The Queen - Fiction ou réalité
Entre
le 20 juillet 1969 où l'homme posa la première fois le pied sur la
lune, et le 11 septembre 2001, un événement marqua l'histoire et le
monde entier : le 31 juillet 1997, la mort de la princesse Diana. Aussi
incroyable que cela puisse paraître, avec le recul, le décès d'une
princesse déchue a provoqué une émotion telle qu'elle en fit trembler
le royaume. Le décalage entre la douleur populaire exprimée
massivement, et la réserve naturelle mais aussi protocolaire de la
famille royale mit en danger la monarchie britannique et marqua
définitivement un tournant dans le règne d'Elisabeth II.
Si en France, on a parfois du mal à comprendre l'attachement du
peuple britannique à sa souveraine, il ne faut pas oublier le caractère
unique de cet Etat, qui ne possède pas de constitution, doit-on le
rappeler.

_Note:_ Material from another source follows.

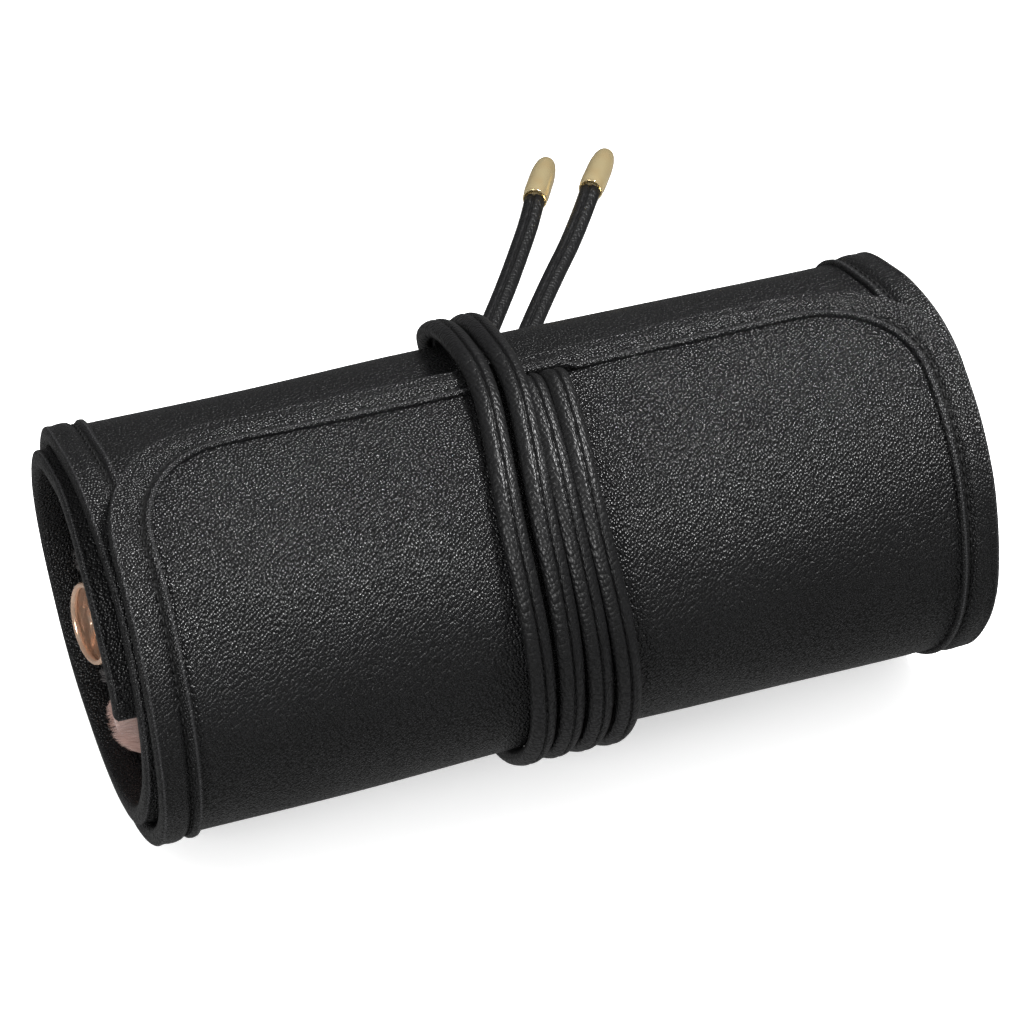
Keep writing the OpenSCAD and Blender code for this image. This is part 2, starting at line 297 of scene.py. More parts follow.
def tie_leather():
    n = Nodes("tie_leather")
    flat = n.flat((1, 0.7, 1), 0.35)
    creases = n.waves(n.bent(flat, 500, 0.0006), 420, 2.5)
    pebble = n.dome(n.cells(n.bent(flat, 700, 0.0004), 1250))
    relief = n.sum(pebble, creases, 0.12)
    wear = n.noise(flat, 60, 3)
    # Colour follows the relief: painted shade in the creases and valleys, lighter on the raised grain,
    # mixed with random wear tone
    colour = n.colours(n.sum(n.spread(relief, 0.3, 1.4, 0, 0.7), wear, 0.3),
                       (0.002, 0.002, 0.0022), (0.01, 0.01, 0.0105))
    return n.finish(colour, n.spread(relief, 0.2, 1.1, 0.55, 0.33), relief, 0.0002)


def lining_leather():
    n = Nodes("lining_leather")
    flat = n.flat()
    weave = n.sum(n.waves(flat, 520, 1.2), n.waves(flat, 520, 1.2, "Y"), 1.0)
    fuzz = n.noise(flat, 1400, 3)
    relief = n.sum(weave, fuzz, 0.9)
    colour = n.colours(n.noise(flat, 90, 4), (0.006, 0.006, 0.0065), (0.014, 0.0135, 0.0145))
    n.shader.inputs["Sheen Weight"].default_value = 0.06
    n.shader.inputs["Sheen Roughness"].default_value = 0.5
    n.shader.inputs["Specular IOR Level"].default_value = 0.35
    return n.finish(colour, n.spread(fuzz, 0.3, 0.7, 0.55, 0.75), relief, 0.00012)


def thread():
    n = Nodes("thread")
    flat = n.flat((1, 1, 1), 0.6)
    twist = n.waves(flat, 1300, 0.6)
    colour = n.colours(twist, (0.002, 0.002, 0.002), (0.011, 0.011, 0.0115))
    n.shader.inputs["Specular IOR Level"].default_value = 0.25
    return n.finish(colour, n.spread(twist, 0, 1, 0.6, 0.42), twist, 0.00006)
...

Tout repose sur la Reine et le gouvernement qu'elle nomme
(pour la forme, certes), élu par les sujets britanniques.
Stephen
Frears propose une vision quasi documentaire mais aussi très
personnelle du royaume à l'instant le plus tragique de son existence.
Bien que l'idée vienne du producteur, Stephen Frears s'est approprié le
scénario de The Queen et y a insufflé ce brin d'ironie so british mais surtout son point de vue sur les personnages et les événements. The Queen est
avant tout le film d'un britannique de 65 ans ayant toujours connu la
Reine comme référence politique, devenu cinéaste et citoyen de gauche,
évidemment déçu par Tony Blair.
Le fringuant premier ministre représentait après 20 ans de
conservatisme politique (Thatcher puis Major) un changement et
promettait une nouvelle ère, celle de la modernité et du social.
Instantané d'une époque assez récente, alliant drame, tensions
politiques, et émotions, cette fiction apporte des précisions que
beaucoup attendait. C'est bien l'un des grands intérêts de ce film.
Mais quelques changements ont été apportés :
Pour creuser le personnage de Charles, les scénaristes ont cru bon
d'accentuer ses prises de bec avec sa mère. Les biographes et les
proches du prince de Galles pourront tous confirmer que l'emportement
de Charles dans le film face à la reine, ne correspondrait pas à la
réalité.
Dans le film, c'est les yeux embués de larmes que Charles s'adresse
à elle et lui reproche son manque de tendresse, de gestes d'affections
envers lui. Cette attitude serait considérée comme immatûre par ce
prince qui conserve toujours avec sa mère une froideur emprunt de
crainte et d'admiration. Même si, en effet, il sait mener le jeu en
coulisses et garder les faveur des politiques et des médias.
Les autres personnages de la famille royale sont eux très fidèlement
décrits, en particulier le prince Philip, époux de la Reine, dont le
cynisme est connu de tous ; de même pour la reine mère, dont l'humour à
froid la rend truculente et attachante.
De par leur mimétisme avec les personnages réels, et la précision de
leurs dialogues (très réalistes, les sources sont fiables), le trio,
Tony Blair, Cherie Blair, Alastair Campbell est déterminant dans ce jeu
de ping pong politique, où petites phrases et manipulation des médias
sont la règle.
Concentré
sur la famille royale d'un côté, Tony Blair et son équipe de l'autre,
le film montre finalement assez peu mais suffisamment l'hystérie
collective qui s'empara des anglais durant ces premiers jours de deuil
national. Grâce à Adam Curtis, documentariste qui travaille
régulièrement avec Frears, on redécouvre des images d'archives
extrêmement parlantes et précises. La folie des tabloids est, elle,
bien montrée, The Mirror et The Sun en tête, essayant de
vendre le plus possible et d'échapper à la vindict populaire (leurs
paparazzis suivaient bien évidemment Diana 24h/24) en détournant
l'attention sur la reine et son manque de réactions affectées. Très
tôt, dès la première semaine, les rumeurs les plus folles couraient sur
les causes de l'accident, certains parlaient déjà de complot, d'un
accident commandité par la reine qui aurait voulu se débarasser d'une
princesse déchue trop gênante. Irrespectueuses et ridicules, ces
rumeurs ne sont pas reprises dans le film.
Entre documentaire et fiction, The Queen révèle le dessous d'un événement pourtant connu de tous et maintes fois disséqués, en y apportant un éclairage nouveau et passionnant. Faisant le pari osé de la critique quasi immédiate, les faits ne remontent qu'à une dizaine d'années, et les personnages sont toujours en excercice, Stephen Frears montre encore s'il en était besoin à quel point les Anglais sont exceptionnels par leur audace et leur style inimitable.